The Defence Secretary Gavin Williamson has secured a ‘veto’ over the sale of sensitive parts of GKN’s business by its controversial new owners.
Asset-stripper Melrose told the stock exchange this week that it had completed its £8billion takeover of the 259-year-old engineering firm.
Ministers were reported to have raised ‘no national security concerns’ despite GKN’s substantial defence interests.
But Whitehall sources said last night Mr Williamson had raised a number of concerns about the sale that will result in restrictions on Melrose’s ability to sell off parts of the firm to foreign bidders.
Melrose will have to agree new concessions in the coming fortnight before the deal is given the green light by Business Secretary Greg Clark.
The Defence Secretary Gavin Williamson (pictured) has secured a ‘veto’ over the sale of sensitive parts of GKN’s business by its controversial new owners
Sources said last night Mr Williamson had demanded an ‘effective veto’ on national security grounds over the onward sale of parts of the firm.
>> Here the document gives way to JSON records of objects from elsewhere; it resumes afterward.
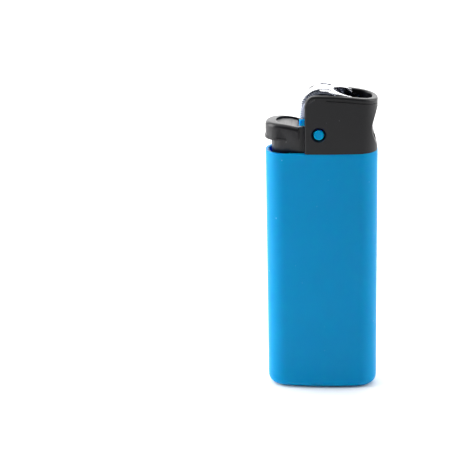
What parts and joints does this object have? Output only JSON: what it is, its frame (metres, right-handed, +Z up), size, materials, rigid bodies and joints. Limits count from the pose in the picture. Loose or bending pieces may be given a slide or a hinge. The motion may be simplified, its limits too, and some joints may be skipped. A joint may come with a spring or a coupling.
{
  "type": "flint spark lighter",
  "caption": "Pocket gas lighter with a slim rounded tank, hood with scooped front, flint spark wheel between thumb wheels, sheet-metal flame shield and press lever.",
  "frame": {"origin": "centre of the base, on the surface that the lighter stands on", "axes": "+Z up to the flame, +X towards the flame end, -X towards the lever, +Y across the body to the side with the open end of the air slot"},
  "size_m": [0.0221, 0.0094, 0.0621],
  "materials": {
    "blue_plastic": "satin moulded",
    "black_hood": "moulded, satin sides, polished edge",
    "black_lever": "satin moulded",
    "shield_sheet": "bright nickel plated",
    "wheel_steel": "hardened, knurled",
    "axle_steel": "turned",
    "spring_steel": "drawn wire",
    "flint_rod": "matte",
    "housing_metal": "turned",
    "nozzle_brass": "turned",
    "seal_rubber": "matte",
    "membrane_foam": "porous",
    "wick_fibre": "woven fibre"
  },
  "bodies": {
    "body": {"tank_shell": "blue_plastic", "tank_head": "blue_plastic", "hood": "black_hood", "flame_shield": "shield_sheet", "valve_housing": "housing_metal", "housing_o_ring": "seal_rubber", "stem_o_ring": "seal_rubber", "valve_spring": "spring_steel", "flint_spring": "spring_steel", "gas_membrane": "membrane_foam", "membrane_retainer": "housing_metal", "gas_wick": "wick_fibre"},
    "wheel_set": {"spark_wheel": "wheel_steel", "thumb_wheel_near": "wheel_steel", "thumb_wheel_far": "wheel_steel", "wheel_axle": "axle_steel"},
    "lever": {"lever": "black_lever"},
    "nozzle": {"nozzle": "nozzle_brass", "valve_seal": "seal_rubber"},
    "flint": {"flint": "flint_rod"}
  },
  "joints": [
    {"name": "wheel_spin", "type": "hinge", "parent": "body", "child": "wheel_set", "pos_m": [0.0003, 0, 0.0574], "axis": [0, 1, 0], "continuous": true},
    {"name": "lever_press", "type": "hinge", "parent": "body", "child": "lever", "pos_m": [-0.0015, 0, 0.0483], "axis": [0, -1, 0], "range_deg": [0, 7], "stiffness_Nm_per_rad": 0.2, "springref_deg": -5.73},
    {"name": "nozzle_lift", "type": "slide", "parent": "body", "child": "nozzle", "axis": [0, 0, 1], "range_m": [0, 0.00095], "deforming": ["valve_spring"]},
    {"name": "flint_feed", "type": "slide", "parent": "body", "child": "flint", "axis": [0, 0, 1], "range_m": [-0.0008, 0], "stiffness_N_per_m": 300, "springref_m": 0.008, "deforming": ["flint_spring"]}
  ],
  "couplings": [
    {"joint": "nozzle_lift", "follows": "lever_press", "m_per_rad": 0.0077}
  ]
}
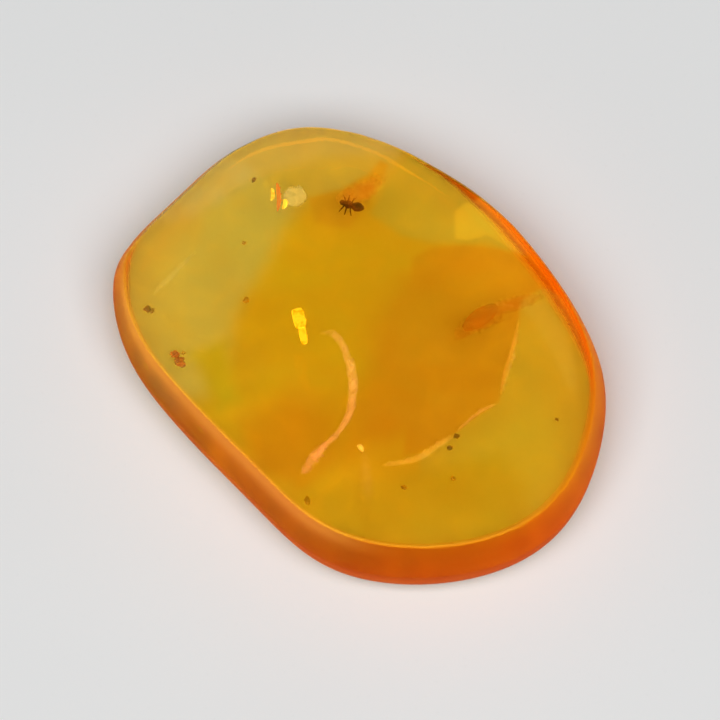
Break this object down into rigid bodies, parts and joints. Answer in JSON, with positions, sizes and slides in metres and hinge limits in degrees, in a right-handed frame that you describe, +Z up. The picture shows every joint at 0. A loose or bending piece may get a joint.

The move is a victory for the Daily Mail, which has campaigned against the sale of a firm that has been supplying Britain’s armed forces since it produced cannonballs for use in the Battle of Waterloo.
Whitehall sources said Mr Clark and the Cabinet Office had both been keen to wave through the bid until the Mail’s campaign got under way.
‘This would have just gone through on the nod if no one had kicked up a fuss,’ a source said.
The outcome also underlines Mr Williamson’s growing Cabinet influence.
An ally said: ‘He’s dug his heels in and won a significant concession that will mean vital defence parts of GKN can’t be sold into foreign hands without the backing of the Defence Secretary.’
Officials are now drawing up a legal ‘deed’ that Melrose will be asked to sign before the takeover is approved.
The document will require the firm to seek the approval of the Defence Secretary before selling on specified parts of the company’s operations abroad.
GKN is involved in a number of sensitive areas and has access to classified government information that ministers do not want to see fall into foreign hands.
These include parts for the F-35 fast jets, the Typhoon fighter and the A400M transport plane. The composite technology used in the A400M’s wings is regarded as vital in keeping Britain at the cutting edge of the aerospace industry.
Asset-stripper Melrose told the stock exchange this week that it had completed its £8billion takeover of the 259-year-old engineering firm. Williamson had raised a number of concerns about the sale that will result in restrictions on Melrose’s ability to sell off parts
Mr Williamson’s demands go significantly further than the ‘guarantees’ secured by Mr Clark, which critics said were ‘not worth the paper they’re written on’. But they will not prevent the controversial deal from going ahead.
Ministers have concluded that there are no legal grounds for referring the deal to the Competition and Markets Authority and Mr Clark is expected to give his formal approval within the next fortnight.
Melrose had already made a ‘legally binding’ commitment to the Business Secretary not to sell off GKN’s aerospace division for five years. But critics said the pledge was worthless as it would not prevent the firm floating the division on the stock market or selling to a ‘suitable purchaser’.
The new restriction is tougher as it would require the consent of the Defence Secretary and applies indefinitely if the proposed sale is to a foreign bidder.
Under competition laws, which are based on EU regulations, the GKN deal could only be halted on national security grounds.
Mr Clark has previously suggested there was no objection in principle to the outcome of the ‘battle between two British companies’.
Melrose, which calls itself a ‘turnaround specialist’, has been branded the ‘unacceptable face of capitalism’ for its practice of buying firms and breaking them up.
Its bosses Simon Peckham, Christopher Miller, David Roper and Geoffrey Martin could share as much as £285million personally as a result of the takeover.
Airbus, GKN’s biggest customer, has already warned it would be ‘practically impossible’ to give further work to the firm if it comes under the control of owners with a short-term outlook.
The deal was also controversial because of the activity of ruthless hedge funds that snapped up 25 per cent of GKN’s shares in a matter of weeks in order to vote for a deal that was approved by a margin of 52:48.
Some ministers are pushing for the UK to tighten up takeover law after leaving the EU to protect strategically important British companies from predators.
Former deputy prime minister Lord Heseltine said the deal was not in the national interest, adding: ‘No other country of our sort would have allowed this.’
But Mr Clark told MPs that under the law he had only ‘narrow grounds’ to intervene. Only if the Ministry of Defence’s concerns could not be satisfied would a referral to the CMA be considered.
The Business Secretary has until the end of July to rule on the deal, but is expected to make an announcement in the next two weeks.